Havia um nome que era muito conhecido em todos os países “Eusébio” e ajudava a “quebrar algum gelo” que pudesse existir e iniciar comunicação. Mas se Portugal era um país que tinha “perdido o comboio” da evolução social no período de grande desenvolvimento pós IIª Grande Guerra Mundial, não eramos os únicos que tínhamos ficado para trás, porque todo o Leste tinha estagnado e nos países muçulmanos as coisas eram bem piores. Havia locais no interior ostracizado de alguns países que podiam reservar algumas surpresas desagradáveis…

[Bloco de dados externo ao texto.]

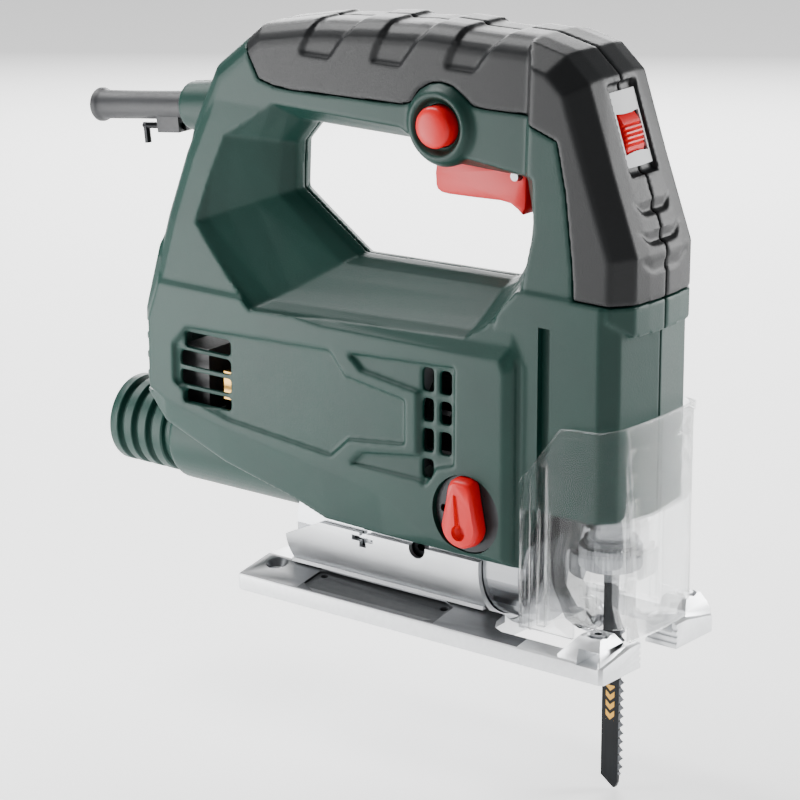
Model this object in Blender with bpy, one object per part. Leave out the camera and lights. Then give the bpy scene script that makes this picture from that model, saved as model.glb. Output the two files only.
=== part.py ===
"""Corded jigsaw: functional solids, one object per real piece.

+X is the cutting direction, +Z is up and Z = 0 is the underside of the sole
plate. The blade plane is Y = 0. Lengths below are in millimetres and are
scaled to metres when a mesh is made.
"""
import math

import bmesh
import bpy
from mathutils import Matrix

MM = 0.001
GAP = 0.3                 # clearance between neighbouring pieces

SOLE_FRONT = 90.0
SOLE_LENGTH = 151.6
SOLE_WIDTH = 66.2
SOLE_EDGE = 6.0           # height of the plate's outer edge
SOLE_CREST = 9.0          # height of the plate beside the cradle
SLOT_HALF = 10.5          # half width of the mouth at the front
OPENING_HALF = 26.9       # half width of the opening round the blade

TILT_Z = 25.0             # height of the tilt axis
BELLY_R = 20.8
CRADLE_IN = 21.2
CRADLE_OUT = 23.0
CRADLE_REAR = -49.0
CRADLE_FRONT = 33.5

BODY_HALF = 27.0          # half width of the motor housing
COLUMN_HALF = 23.6
HEAD_HALF = 22.5
GRIP_HALF = 16.5
SPLIT = 0.15              # half of the seam between the housing halves
COVER = 2.0               # thickness of the soft cover
BODY_TOP = 118.0
BODY_BOTTOM = 29.2
COLUMN_BOTTOM = 50.0

MOTOR_Z = 68.0
GEAR_TEETH = 41
PINION_TEETH = 7
GEAR_Z = MOTOR_Z + (GEAR_TEETH + PINION_TEETH) / 2
CRANK_R = 9.0             # half of the blade stroke
ROD_X = 70.5
ROD_R = 4.5
BLADE_BACK = 68.4
BLADE_TIP = 76.5
TOOTH_PITCH = 3.0
BLADE_END = -49.6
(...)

Nunca tive grandes problemas mas sobretudo em Marrocos, no Egipto e na Turquia tive situações que poderiam ter corrido muito mal; ah… uma vez também em França e contra todas as expectativas mas, o chauvinismo francês às vezes revela-se da pior forma… E naquela altura revelava-se demasiadas vezes no contacto com os estrangeiros; quis o destino que estivessem actualmente numa situação impensável para qualquer francês há 40 anos, quando agora abre a janela de casa e tem um minarete de uma mesquita em frente… Como sempre e ainda hoje, em viagem há que ter muita calma em todas as situações e circunstâncias e, sobretudo, nunca esquecermos a condição de forasteiros. Sempre me dei bem com este princípio.